Find the string "Keep" and gather every line that holds it.
►
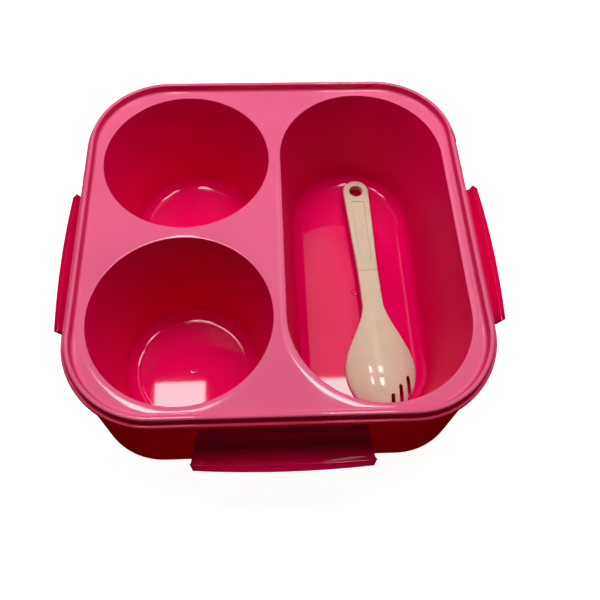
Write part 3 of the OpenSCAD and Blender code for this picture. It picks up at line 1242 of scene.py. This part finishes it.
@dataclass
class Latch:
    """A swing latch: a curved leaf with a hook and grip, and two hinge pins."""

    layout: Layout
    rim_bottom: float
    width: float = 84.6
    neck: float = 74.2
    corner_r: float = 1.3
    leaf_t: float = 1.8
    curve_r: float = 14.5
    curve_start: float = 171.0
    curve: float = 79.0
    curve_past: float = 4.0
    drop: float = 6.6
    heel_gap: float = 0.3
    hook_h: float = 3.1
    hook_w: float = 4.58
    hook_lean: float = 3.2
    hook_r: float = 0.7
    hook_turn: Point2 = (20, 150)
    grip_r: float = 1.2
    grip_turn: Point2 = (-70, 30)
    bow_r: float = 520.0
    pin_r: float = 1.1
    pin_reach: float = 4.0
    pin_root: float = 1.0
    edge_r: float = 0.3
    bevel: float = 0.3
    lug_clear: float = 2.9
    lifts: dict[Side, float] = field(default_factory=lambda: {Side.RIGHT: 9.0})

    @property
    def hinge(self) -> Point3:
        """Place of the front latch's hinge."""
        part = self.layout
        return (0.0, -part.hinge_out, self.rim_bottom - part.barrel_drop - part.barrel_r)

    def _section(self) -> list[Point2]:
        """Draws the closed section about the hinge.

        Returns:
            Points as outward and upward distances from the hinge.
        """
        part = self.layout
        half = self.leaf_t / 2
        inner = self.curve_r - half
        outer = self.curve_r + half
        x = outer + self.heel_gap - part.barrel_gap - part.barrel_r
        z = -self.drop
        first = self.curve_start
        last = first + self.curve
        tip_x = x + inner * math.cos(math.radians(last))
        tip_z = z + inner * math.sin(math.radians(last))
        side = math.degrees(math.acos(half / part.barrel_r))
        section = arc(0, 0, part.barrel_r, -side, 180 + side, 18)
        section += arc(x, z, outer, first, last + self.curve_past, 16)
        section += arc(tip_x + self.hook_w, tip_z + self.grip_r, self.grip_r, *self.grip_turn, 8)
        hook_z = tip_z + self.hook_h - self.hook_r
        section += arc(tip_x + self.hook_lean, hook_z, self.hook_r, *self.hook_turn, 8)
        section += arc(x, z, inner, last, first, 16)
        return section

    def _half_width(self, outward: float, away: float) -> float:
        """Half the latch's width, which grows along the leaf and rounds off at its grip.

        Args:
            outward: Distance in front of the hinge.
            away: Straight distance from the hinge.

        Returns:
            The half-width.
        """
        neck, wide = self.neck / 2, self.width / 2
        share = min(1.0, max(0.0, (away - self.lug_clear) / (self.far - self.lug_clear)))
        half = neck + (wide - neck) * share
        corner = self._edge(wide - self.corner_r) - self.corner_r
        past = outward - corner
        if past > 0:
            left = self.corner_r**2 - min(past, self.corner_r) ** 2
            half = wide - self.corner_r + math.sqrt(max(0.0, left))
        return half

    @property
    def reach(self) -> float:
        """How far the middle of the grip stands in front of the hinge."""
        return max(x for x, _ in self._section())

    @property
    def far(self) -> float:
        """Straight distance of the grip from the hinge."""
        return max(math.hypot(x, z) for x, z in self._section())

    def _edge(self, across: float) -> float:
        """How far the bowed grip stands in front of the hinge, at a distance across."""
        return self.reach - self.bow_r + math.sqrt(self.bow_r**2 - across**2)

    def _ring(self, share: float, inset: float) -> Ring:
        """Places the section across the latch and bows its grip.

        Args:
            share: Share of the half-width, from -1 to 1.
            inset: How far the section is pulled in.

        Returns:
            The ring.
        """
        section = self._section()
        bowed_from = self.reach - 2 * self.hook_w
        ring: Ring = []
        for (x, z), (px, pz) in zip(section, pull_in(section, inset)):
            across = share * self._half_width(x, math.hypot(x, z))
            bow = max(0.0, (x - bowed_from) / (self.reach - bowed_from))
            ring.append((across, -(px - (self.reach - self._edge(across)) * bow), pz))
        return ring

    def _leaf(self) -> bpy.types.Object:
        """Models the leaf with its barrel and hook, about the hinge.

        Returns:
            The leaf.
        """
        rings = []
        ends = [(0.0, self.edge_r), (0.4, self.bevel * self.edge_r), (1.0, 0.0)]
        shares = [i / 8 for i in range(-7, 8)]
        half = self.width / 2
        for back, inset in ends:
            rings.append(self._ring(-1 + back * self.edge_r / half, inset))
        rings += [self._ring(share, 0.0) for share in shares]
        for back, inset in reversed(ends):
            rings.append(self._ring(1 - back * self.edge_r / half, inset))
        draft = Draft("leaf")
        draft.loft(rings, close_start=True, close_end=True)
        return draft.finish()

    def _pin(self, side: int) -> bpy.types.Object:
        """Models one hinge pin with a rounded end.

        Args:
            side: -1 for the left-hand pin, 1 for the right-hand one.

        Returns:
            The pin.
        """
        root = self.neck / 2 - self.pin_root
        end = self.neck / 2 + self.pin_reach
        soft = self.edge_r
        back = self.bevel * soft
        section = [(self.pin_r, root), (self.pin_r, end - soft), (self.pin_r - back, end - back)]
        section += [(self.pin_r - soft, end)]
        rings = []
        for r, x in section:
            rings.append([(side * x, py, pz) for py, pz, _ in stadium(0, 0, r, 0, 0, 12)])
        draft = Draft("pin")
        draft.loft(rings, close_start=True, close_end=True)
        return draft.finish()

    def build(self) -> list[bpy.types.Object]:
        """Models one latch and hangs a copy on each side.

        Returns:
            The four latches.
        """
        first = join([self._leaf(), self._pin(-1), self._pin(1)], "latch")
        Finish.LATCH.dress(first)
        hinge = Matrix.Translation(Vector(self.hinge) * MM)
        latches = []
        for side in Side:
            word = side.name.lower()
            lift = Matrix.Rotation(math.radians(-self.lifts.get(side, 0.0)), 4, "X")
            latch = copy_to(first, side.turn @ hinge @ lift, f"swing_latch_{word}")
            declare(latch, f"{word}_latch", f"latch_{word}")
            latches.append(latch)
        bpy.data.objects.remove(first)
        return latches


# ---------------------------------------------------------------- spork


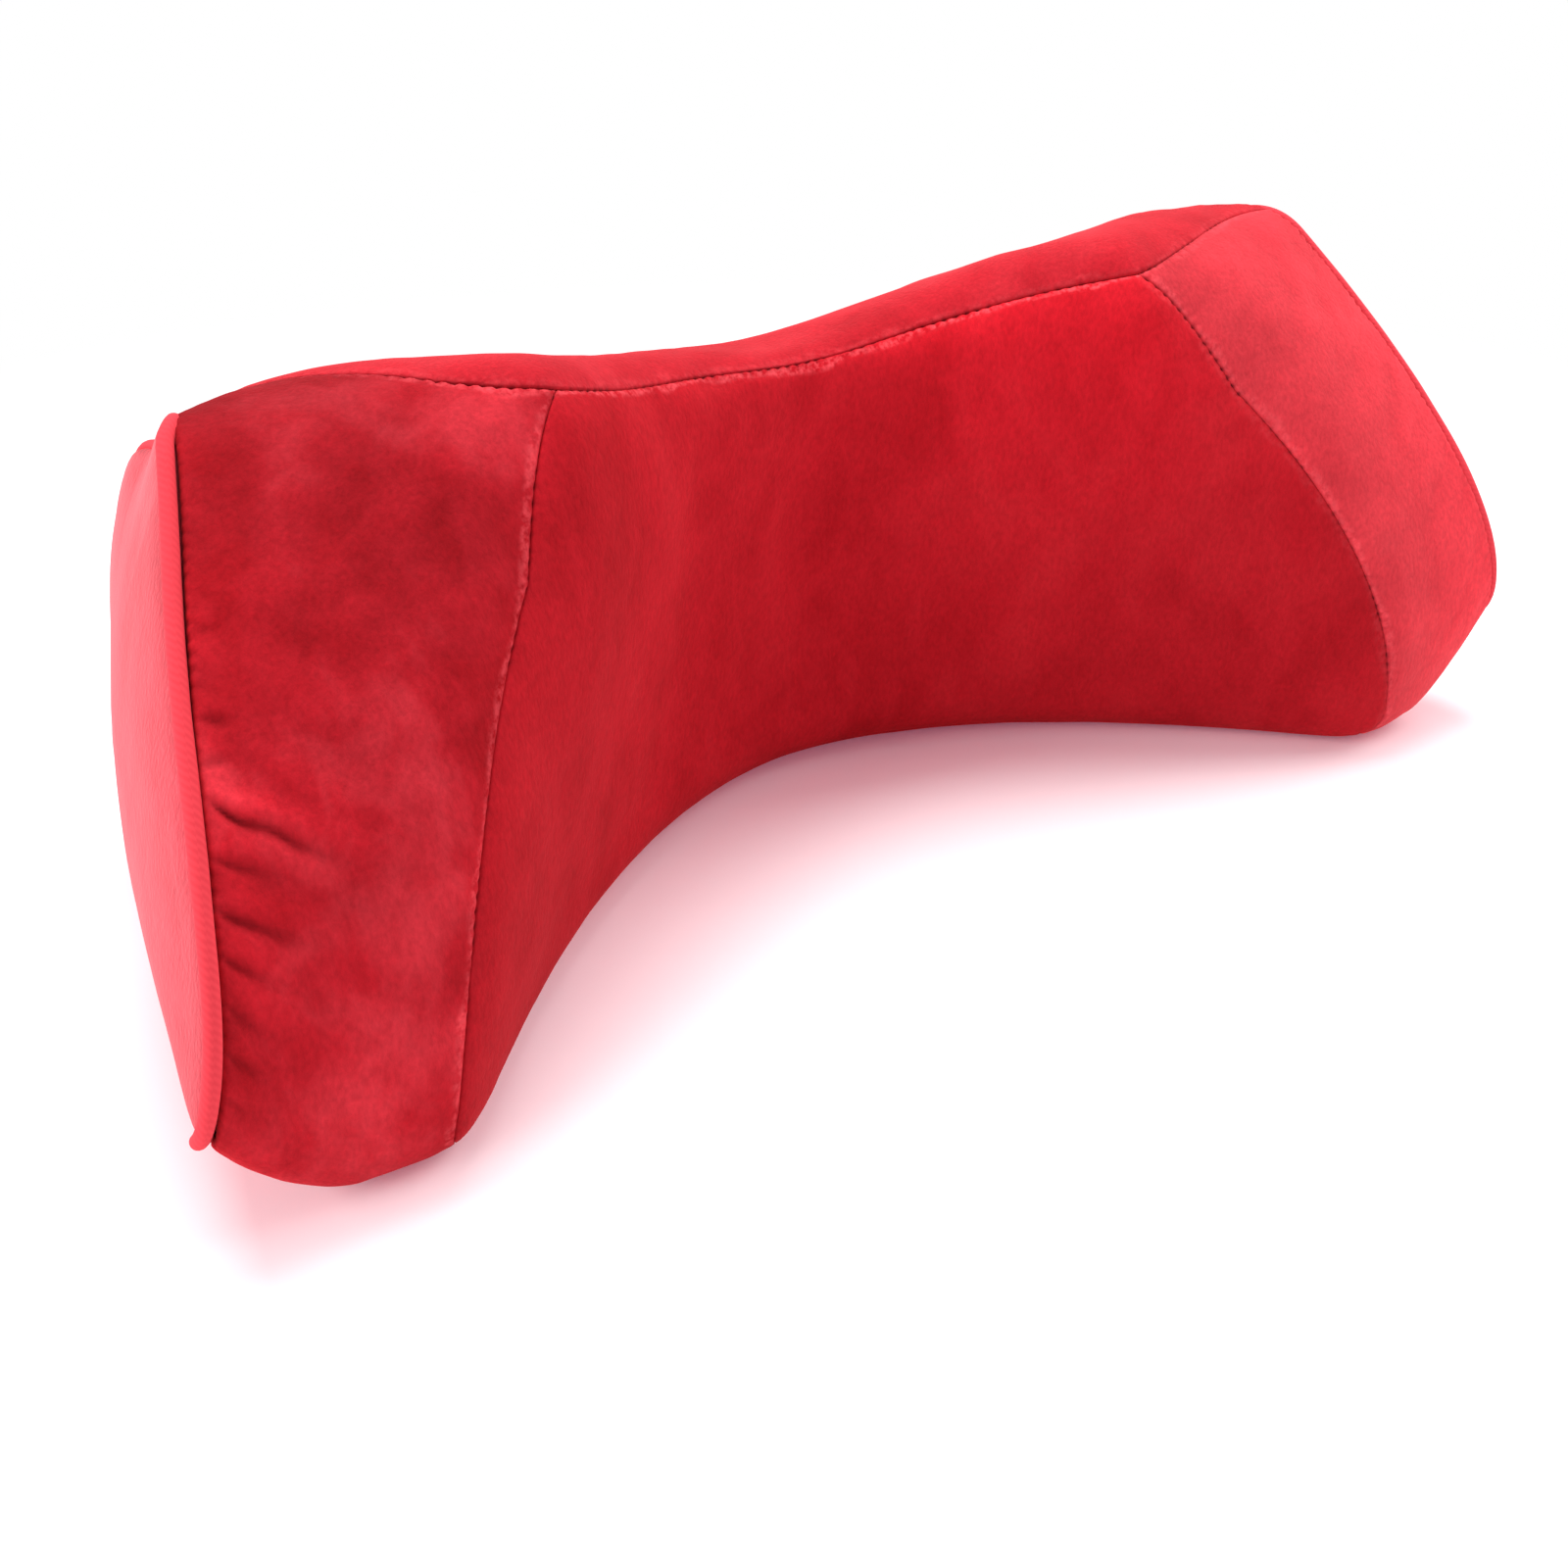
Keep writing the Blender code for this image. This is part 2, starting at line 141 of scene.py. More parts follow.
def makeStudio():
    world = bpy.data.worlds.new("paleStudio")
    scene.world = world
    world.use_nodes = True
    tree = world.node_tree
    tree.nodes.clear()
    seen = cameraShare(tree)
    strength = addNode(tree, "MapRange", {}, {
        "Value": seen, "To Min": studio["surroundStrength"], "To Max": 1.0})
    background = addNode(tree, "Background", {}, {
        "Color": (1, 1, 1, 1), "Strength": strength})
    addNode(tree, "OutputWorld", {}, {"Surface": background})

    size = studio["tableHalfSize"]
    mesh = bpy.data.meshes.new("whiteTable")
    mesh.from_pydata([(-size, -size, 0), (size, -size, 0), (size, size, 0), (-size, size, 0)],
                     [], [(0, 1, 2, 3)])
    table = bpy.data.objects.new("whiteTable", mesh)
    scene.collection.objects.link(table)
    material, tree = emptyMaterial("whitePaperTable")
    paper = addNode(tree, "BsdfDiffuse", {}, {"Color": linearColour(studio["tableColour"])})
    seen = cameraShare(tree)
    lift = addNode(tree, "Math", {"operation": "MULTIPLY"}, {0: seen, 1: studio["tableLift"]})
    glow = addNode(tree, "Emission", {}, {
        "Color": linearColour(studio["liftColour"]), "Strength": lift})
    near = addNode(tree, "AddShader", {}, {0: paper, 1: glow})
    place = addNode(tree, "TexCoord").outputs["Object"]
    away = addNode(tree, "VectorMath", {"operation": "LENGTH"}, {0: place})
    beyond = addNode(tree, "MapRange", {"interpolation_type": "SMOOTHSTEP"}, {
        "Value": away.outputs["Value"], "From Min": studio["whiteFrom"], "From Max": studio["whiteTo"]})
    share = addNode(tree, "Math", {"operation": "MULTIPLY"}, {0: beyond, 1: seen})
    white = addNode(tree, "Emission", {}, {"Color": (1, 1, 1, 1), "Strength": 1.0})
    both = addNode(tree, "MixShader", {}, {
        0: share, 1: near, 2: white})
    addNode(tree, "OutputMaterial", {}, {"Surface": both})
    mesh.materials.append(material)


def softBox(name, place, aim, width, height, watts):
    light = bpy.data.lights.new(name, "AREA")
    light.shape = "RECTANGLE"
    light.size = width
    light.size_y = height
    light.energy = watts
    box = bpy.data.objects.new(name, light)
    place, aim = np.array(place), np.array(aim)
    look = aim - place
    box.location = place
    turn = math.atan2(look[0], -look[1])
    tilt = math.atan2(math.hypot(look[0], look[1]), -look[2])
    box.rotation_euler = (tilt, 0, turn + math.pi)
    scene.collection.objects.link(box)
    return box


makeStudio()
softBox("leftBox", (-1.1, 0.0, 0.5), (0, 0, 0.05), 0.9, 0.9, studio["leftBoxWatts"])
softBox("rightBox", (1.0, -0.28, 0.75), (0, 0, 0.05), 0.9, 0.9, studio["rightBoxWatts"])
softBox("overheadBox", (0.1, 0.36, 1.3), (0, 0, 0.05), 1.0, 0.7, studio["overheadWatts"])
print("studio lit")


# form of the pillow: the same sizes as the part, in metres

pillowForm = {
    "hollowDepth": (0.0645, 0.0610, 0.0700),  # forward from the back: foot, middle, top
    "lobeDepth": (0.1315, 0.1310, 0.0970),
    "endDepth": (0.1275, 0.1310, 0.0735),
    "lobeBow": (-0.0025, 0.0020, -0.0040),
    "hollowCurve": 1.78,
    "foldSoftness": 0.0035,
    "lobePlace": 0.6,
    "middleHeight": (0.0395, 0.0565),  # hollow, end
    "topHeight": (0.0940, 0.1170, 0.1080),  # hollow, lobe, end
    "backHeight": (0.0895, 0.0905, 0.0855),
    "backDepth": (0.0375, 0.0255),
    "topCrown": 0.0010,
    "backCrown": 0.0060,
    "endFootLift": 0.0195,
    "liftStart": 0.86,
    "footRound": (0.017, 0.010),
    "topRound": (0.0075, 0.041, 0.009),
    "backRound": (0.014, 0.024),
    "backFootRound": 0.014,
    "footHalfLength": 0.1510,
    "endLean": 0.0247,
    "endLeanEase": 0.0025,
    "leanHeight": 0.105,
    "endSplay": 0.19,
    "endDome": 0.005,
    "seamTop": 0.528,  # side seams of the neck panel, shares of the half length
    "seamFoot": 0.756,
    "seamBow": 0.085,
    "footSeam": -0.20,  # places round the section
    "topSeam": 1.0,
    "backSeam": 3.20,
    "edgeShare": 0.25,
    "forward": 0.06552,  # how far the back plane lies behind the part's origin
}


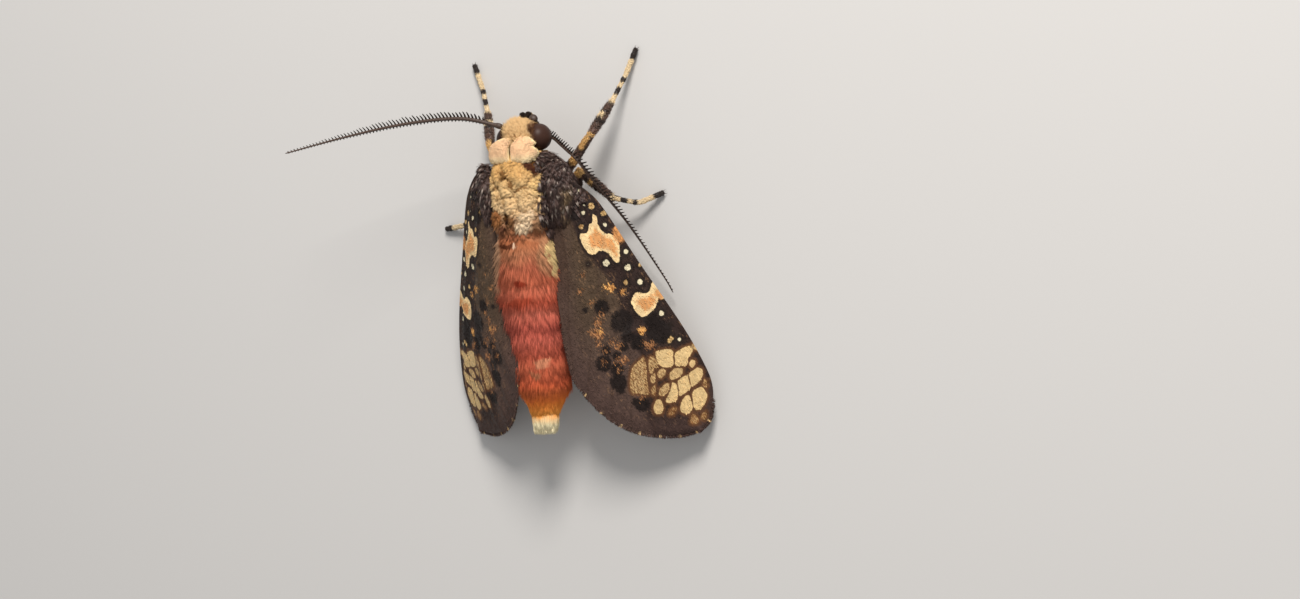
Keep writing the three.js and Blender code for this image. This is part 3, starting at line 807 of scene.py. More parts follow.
◄
Final answer
Keep writing the Blender code for this image. This is part 2, starting at line 141 of scene.py. More parts follow.
Keep writing the three.js and Blender code for this image. This is part 3, starting at line 807 of scene.py. More parts follow.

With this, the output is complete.